The ponies alone, totally unsuited to the conditions, fighting their way into the drift, their nearest food growing 2,000 miles away, bear witness to Scott's inability grasp the implications of the cold, storms and unpredictable surfaces of the Antarctic world. Perhaps he lacked the competence, the application, even possible the intelligence to carry technical aids through to success.

For at least four years he had known he would return to the Antarctic. He could have visited Norway or the Alps; learnt to ski and drive dogs himself; acquired a grounding in the internal combustion engine (he was, after all, a torpedo expert), or even tried some mountaineering. He had done none of these things.

Incompetent design penetrated into most details of equipment. Scott had learned nothing and forgotten nothing. He still used neither furs nor anoraks, but wore the same inefficient garments with separate hoods that had disfigured the Discovery expedition. His tents, without sewn-in groundsheets, slipped over a cumbrous framework of poles, like a tepee, were difficult to erect in a gale. And where transport was concerned, Scott trusted neither ponies, nor skis, dogs or sledge; in truth all he really believed in was human effort.

Jared Diamond's description of the Norse in Greenland 400 years earlier is strikingly similar:

Firmer evidence of face-to-face contact between the two peoples comes from nine Inuit carvings of human figures that were unmistakable Norse, as judged by depictions of a characteristically Viking hairdo, clothing, or a crucifix decoration. The Inuit also learned some useful technologies from the Norse. While Inuit tools in the shape of a European knife or saw could just have been copied from plundered Norse objects without any friendly contact with a live Norseman, Inuit-made barrel staves and screw-threaded arrowheads suggest that the Inuit actually saw Norse men making or using barrels and screws.

On the other hand, corresponding evidence of Inuit objects at Norse sites is almost non-existent. One Inuit antler comb, two bird darts, one ivory towline handle, and one piece of meteoric iron: those five items are the grand total known to me for all of Norse Greenland throughout the centuries of Inuit/Norse coexistence. Even those five items would seem not to be valuable trade items but just discarded curiosities that some Norse person picked up. Astounding by their complete absence are all the useful pieces of Inuit technology that the Norse could have copied with profit but didn't.
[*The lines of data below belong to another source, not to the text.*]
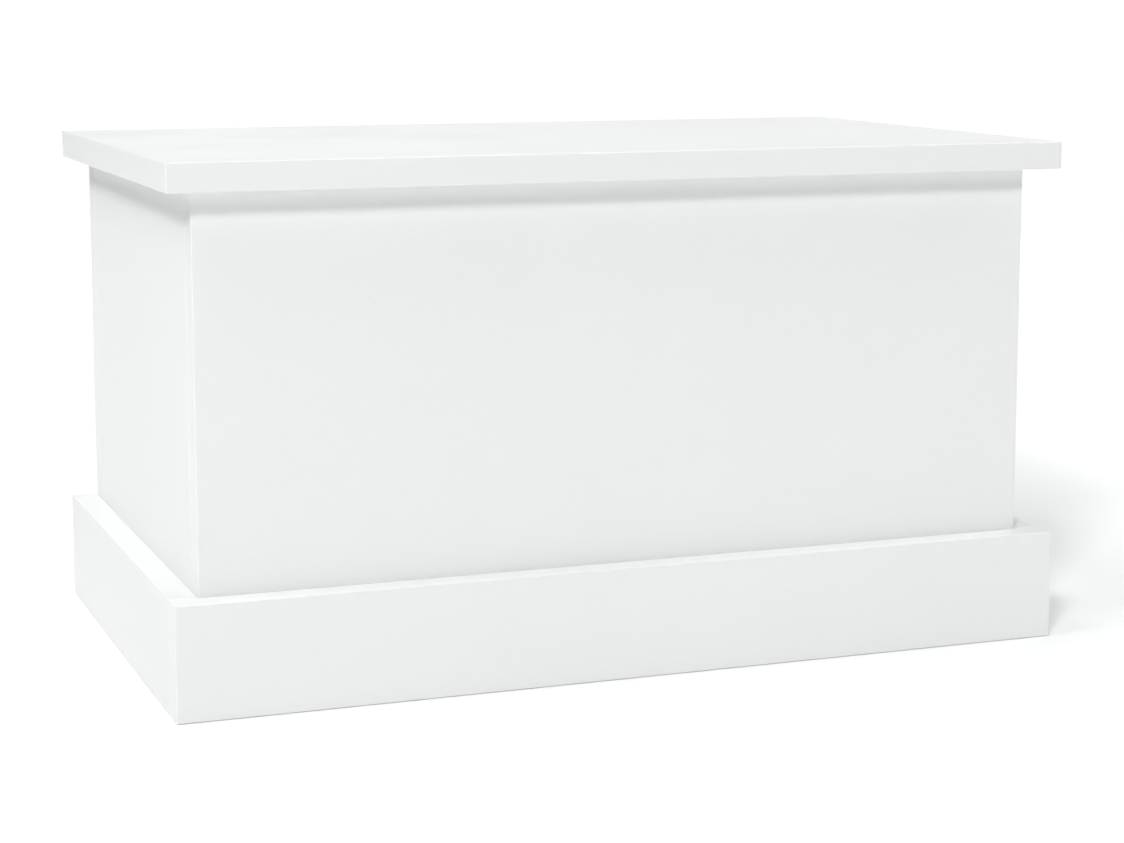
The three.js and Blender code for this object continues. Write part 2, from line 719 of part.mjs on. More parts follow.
const bracketFlange = sheetAcrossZ(
  roundedRectangle(
    BRACKET_INNER_X - BRACKET_FLANGE,
    BRACKET_OUTER_X,
    PIVOT.y - BRACKET_LENGTH / 2,
    PIVOT.y + BRACKET_LENGTH / 2,
    BRACKET_CORNER,
  ),
  BRACKET_FACE_Z,
  BRACKET_FACE_Z + STAY_SHEET,
);
const tabOutline = roundEnded(
  [PIVOT.y, BRACKET_FACE_Z + STAY_SHEET / 2 - BRACKET_TAB_WIDTH / 2],
  [PIVOT.y, PIVOT.z],
  BRACKET_TAB_WIDTH / 2,
);
const bracketTab = join(
  sheetAcrossX(tabOutline, BRACKET_INNER_X, BRACKET_OUTER_X),
  block(
    BRACKET_INNER_X,
    BRACKET_OUTER_X,
    PIVOT.y - BRACKET_TAB_WIDTH / 2,
    PIVOT.y + BRACKET_TAB_WIDTH / 2,
    PIVOT.z,
    BRACKET_FACE_Z + STAY_SHEET / 2,
  ),
);
const rivetHole = acrossX(
  RIVET_RADIUS + FIT,
  PIVOT,
  BRACKET_INNER_X - CUT_MARGIN,
  BRACKET_OUTER_X + CUT_MARGIN,
);
addDrilled('stay_lid_bracket', cut(join(bracketFlange, bracketTab), rivetHole), ZINC);

const rivetInnerFace = BRACKET_INNER_X - SEAT;
const rivetOuterFace = ARM_OUTER_X + RUN;
const rivetHeads = [
  [rivetInnerFace - RIVET_HEAD, rivetInnerFace],
  [rivetOuterFace, rivetOuterFace + RIVET_HEAD],
];
const rivetShank = acrossX(
  RIVET_RADIUS,
  PIVOT,
  rivetInnerFace - RIVET_HEAD / 2,
  rivetOuterFace + RIVET_HEAD / 2,
);
const rivetEnds = rivetHeads.map(([low, high]) => acrossX(RIVET_HEAD_RADIUS, PIVOT, low, high));
add('stay_pivot_rivet', geometryOf(join(rivetShank, ...rivetEnds)), NICKEL);

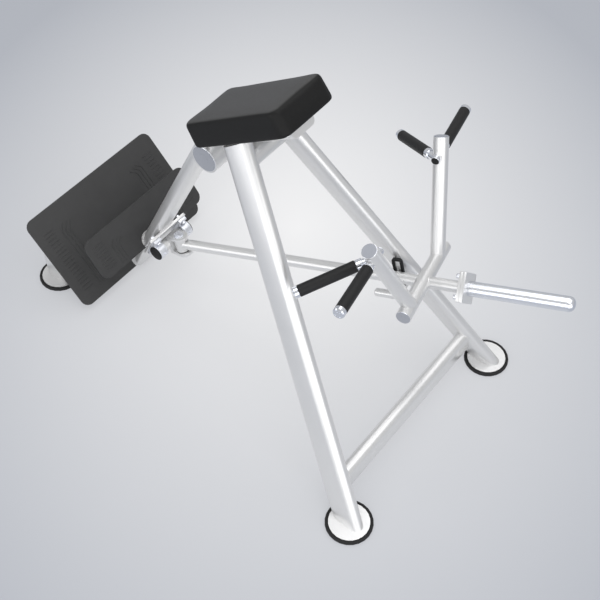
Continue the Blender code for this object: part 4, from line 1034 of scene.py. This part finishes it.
class ROWMACHINE_OT_stage(Operator):
    """Pale floor, soft lights and the camera"""

    bl_idname = "row_machine.stage"
    bl_label = "Stage"

    def execute(self, context):
        studio = context.scene.row_machine_studio
        self.floor(context.scene.row_machine_colours)
        self.room_light(context, studio.sky)
        over_x, over_y, over_z = TOP_PANEL_OVER
        for name, side in (("near", -1), ("far", 1)):
            spot = STAGE_MIDDLE + Vector((over_x, over_y + side * TOP_PANEL_SHIFT, over_z))
            below = spot - Vector((0, 0, 1))
            self.panel("top_panel_" + name, spot, below, TOP_PANEL_SIZE, studio.top, across=(1, 0, 0))
        raised = Vector((0, 0, WALL_PANEL_HEIGHT))
        for number, degrees in enumerate(WALL_PANEL_TURNS):
            turn = math.radians(degrees)
            aside = Vector((WALL_PANEL_RADIUS * math.cos(turn), WALL_PANEL_RADIUS * math.sin(turn), 0))
            spot = STAGE_MIDDLE + aside + raised
            self.panel(f"wall_panel_{number}", spot, STAGE_MIDDLE + raised, WALL_PANEL_SIZE, studio.wall)
        self.camera(context)
        context.scene.view_settings.view_transform = "Standard"
        return {"FINISHED"}

    def floor(self, colours):
        deselect()
        bpy.ops.mesh.primitive_plane_add(size=FLOOR_SIZE, location=(0, 0, FLOOR_LEVEL))
        floor = bpy.context.object
        floor.name = "floor"
        bpy.ops.object.transform_apply(location=True, rotation=True, scale=True)
        paint(floor, floor_paper(colours.floor_painted_light_middle, colours.floor_painted_shade_edge))

    def room_light(self, context, strength):
        """Even light from all round, a little cooler than white."""
        world = bpy.data.worlds.new("studio")
        context.scene.world = world
        world.use_nodes = True
        background = world.node_tree.nodes["Background"]
        background.inputs["Color"].default_value = (0.985, 0.99, 1.0, 1)
        background.inputs["Strength"].default_value = strength

    def panel(self, name, spot, towards, size, power, across=(0, 0, 1)):
        """A soft lamp that faces a point and doesn't show to the camera."""
        data = bpy.data.lights.new(name, "AREA")
        data.shape = "RECTANGLE"
        data.size, data.size_y = size
        data.energy = power
        lamp = bpy.data.objects.new(name, data)
        lamp.matrix_world = pointing(spot, spot - towards, across)
        lamp.visible_camera = False
        bpy.context.scene.collection.objects.link(lamp)

    def camera(self, context):
        data = bpy.data.cameras.new("camera")
        data.sensor_width = 36.0
        data.lens = VIEW_LENS
        camera = bpy.data.objects.new("camera", data)
        camera.location = VIEW_PLACE
        camera.rotation_euler = (VIEW_TILT, 0, VIEW_TURN)
        context.scene.collection.objects.link(camera)
        context.scene.camera = camera


# In this order, because the first one makes finishes that later ones use
OPERATORS = (
    ROWMACHINE_OT_finishes,
    ROWMACHINE_OT_weight_horn,
    ROWMACHINE_OT_welds,
    ROWMACHINE_OT_chest_pad,
    ROWMACHINE_OT_foot_plates,
    ROWMACHINE_OT_end_caps,
    ROWMACHINE_OT_fittings,
    ROWMACHINE_OT_stage,
)


class ROWMACHINE_PT_pieces(Panel):
    """Builds the machine's pieces one group at a time"""

    bl_label = "Row Machine"
    bl_idname = "ROWMACHINE_PT_pieces"
    bl_space_type = "VIEW_3D"
    bl_region_type = "UI"
    bl_category = "Row Machine"

    def draw(self, context):
        for operator in OPERATORS:
            self.layout.operator(operator.bl_idname)
        for group in ("row_machine_sizes", "row_machine_colours", "row_machine_studio"):
            settings = getattr(context.scene, group)
            column = self.layout.column()
            for name in settings.__annotations__:
                column.prop(settings, name)


CLASSES = (RowMachineSizes, RowMachineColours, RowMachineStudio, *OPERATORS, ROWMACHINE_PT_pieces)


def register():
    for kind in CLASSES:
        bpy.utils.register_class(kind)
    bpy.types.Scene.row_machine_sizes = PointerProperty(type=RowMachineSizes)
    bpy.types.Scene.row_machine_colours = PointerProperty(type=RowMachineColours)
    bpy.types.Scene.row_machine_studio = PointerProperty(type=RowMachineStudio)


def unregister():
    del bpy.types.Scene.row_machine_studio
    del bpy.types.Scene.row_machine_colours
    del bpy.types.Scene.row_machine_sizes
    for kind in reversed(CLASSES):
        bpy.utils.unregister_class(kind)


def main():
    register()
    for operator in OPERATORS:
        getattr(bpy.ops.row_machine, operator.bl_idname.split(".")[1])()


if __name__ == "__main__":
    main()
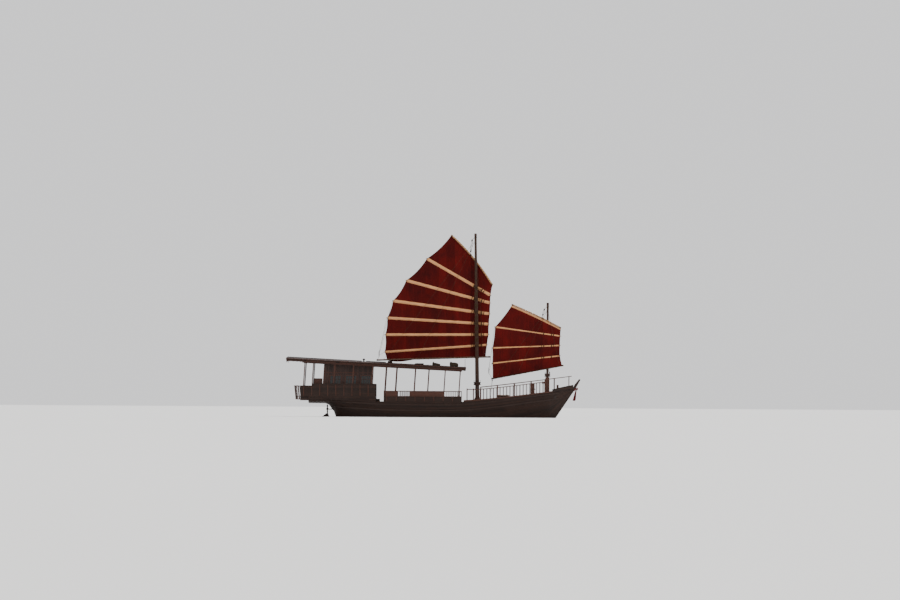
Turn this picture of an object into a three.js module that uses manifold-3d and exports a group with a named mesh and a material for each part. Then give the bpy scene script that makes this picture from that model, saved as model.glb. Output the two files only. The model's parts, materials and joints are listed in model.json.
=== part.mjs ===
// A two-masted wooden junk under sail: a decked hull, a deckhouse aft, a long canopy and two battened sails.
// Millimetres. +X points to the bow, +Y to port and +Z up. The origin is amidships, on the waterline.
import * as THREE from "three";
import { mergeVertices } from "three/addons/utils/BufferGeometryUtils.js";
import Module from "manifold-3d";

const wasm = await Module();
wasm.setup();

// Driving dimensions
const GAP = 0.4; // between pieces that touch
const RAKE = Math.tan(THREE.MathUtils.degToRad(3.5)); // posts and deckhouse lean forward as they rise

// Decks: the poop and the well are level, and the foredeck rises to the bow
const DECK = { thick: 50, poop: 1580, well: 1200, foreStart: 1290, foreRise: 980, foreCurve: 1.3 };
const BREAK_AFT = -4750; // poop meets well
const BREAK_FORE = 2000; // well meets foredeck
const BOW_END = 10450;
const COUNTER_END = -9940; // aft face of the hull proper
const POOP_END = -10900;
const BULWARK = { thick: 90, well: 1580, poop: 2390, poopHigh: 2550, poopStep: -9680, gate: 600 };

// Hull stations: x, height of the rabbet, height of the sheer, half beam at the sheer, fullness of the section
const STATIONS = [
  [-9940, 1040, 1440, 1830, 6.0],
  [-9200, 1035, 1400, 1950, 5.0],
  [-8700, 1030, 1370, 2020, 3.6],
  [-8400, 940, 1350, 2060, 1.9],
  [-8180, 640, 1340, 2090, 1.1],
  [-7980, 420, 1330, 2110, 0.86],
  [-7800, -60, 1310, 2130, 0.74],
  [-7500, -430, 1290, 2160, 0.74],
  [-7000, -700, 1260, 2200, 0.9],
  [-6000, -920, 1200, 2290, 1.45],
  [-4750, -1020, 1125, 2380, 2.15],
  [-3400, -1070, 1080, 2440, 2.8],
  [-1500, -1100, 1060, 2490, 3.2],
  [500, -1100, 1070, 2500, 3.2],
  [2000, -1088, 1110, 2455, 3.05],
  [4200, -1040, 1330, 2240, 2.7],
  [5800, -960, 1540, 1960, 2.2],
  [7100, -840, 1740, 1620, 1.75],
  [8000, -740, 1860, 1310, 1.3],
  [8600, -540, 1945, 1070, 1.05],
  [8990, 0, 2000, 890, 0.95],
  [9450, 690, 2065, 660, 0.95],
  [9950, 1430, 2140, 400, 1.0],
  [BOW_END, 2080, 2205, 130, 1.0],
].map(([x, rabbet, sheer, beam, fullness]) => ({ x, rabbet, sheer, beam, fullness }));
const HULL = { keelHalf: 90, points: 9, flare: 0.1, top: 2700 };

// Keel, stem and sternpost
const KEEL = { bottom: -1350, embed: 40, shoeEnd: -8680, shoeTop: -1230 };
const STEM = { water: 9110, rake: 0.668, headZ: 2300, hornX: 11010, hornZ: 3010, hornThick: 110 };
const RUDDER = { x: -8510, stock: 50, top: 930, thick: 80, gudgeonZ: 600 };
const PROPELLER = { x: -7990, z: -740, radius: 420, hub: 70, aft: 110, fore: 130, blades: 3, advance: 500 };
// Across a blade at shares of its radius: the share, the chord and half the thickness
const BLADE = [
  [0.12, 150, 16],
  [0.35, 230, 14],
  [0.6, 290, 11],
  [0.85, 250, 8],
  [1, 90, 6],
];

// Canopy: the crown's height falls evenly towards the bow
const ROOF = { aft: -11660, fore: 2156, aftZ: 4576, foreZ: 3890, camber: 100, thick: 50, fascia: 180 };
const HEADER = { aft: -10420, fore: 1850, width: 80, bottom: 370 };
const RAIL = { sill: 1620, wellTop: 2020, toe: 45 };
const POST = { thick: 80, tenon: 20 };
// Canopy posts: x at the top, and the height of what each stands on
const POSTS = [
  [-10208, BULWARK.poop],
  [-9548, BULWARK.poopHigh],
  [-7900, BULWARK.poopHigh],
  [-6450, BULWARK.poopHigh],
  [-5000, BULWARK.poopHigh],
  [-3960, RAIL.sill],
  [-3150, RAIL.sill],
  [-1716, RAIL.sill],
  [-678, RAIL.sill],
  [572, RAIL.sill],
  [1730, RAIL.sill],
];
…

For instance, there is not a single harpoon, spear thrower, or kayak or umiaq piece from any Norse site.


But we certainly don't find at Norse sites the bones of what I think would have been the most precious things that the Inuit could have traded to the Norse: ringed seals, Greenland's most abundant seal species during the winter, hunted successfully by the Inuit but not by the Norse, and available at a time of year when the Norse were chronically at risk of exhausting their stored winter food supply and starving.

Things didn't turn out much better for them than for the crew of the Terror.


I thought the Norse mostly left, rather than simply dying out. That would arguably have been a much better fate than befell the Inuit, who to this day suffer the misfortune of living in Greenland.

If this global warming works out O.K. Greenland will be nice real estate again.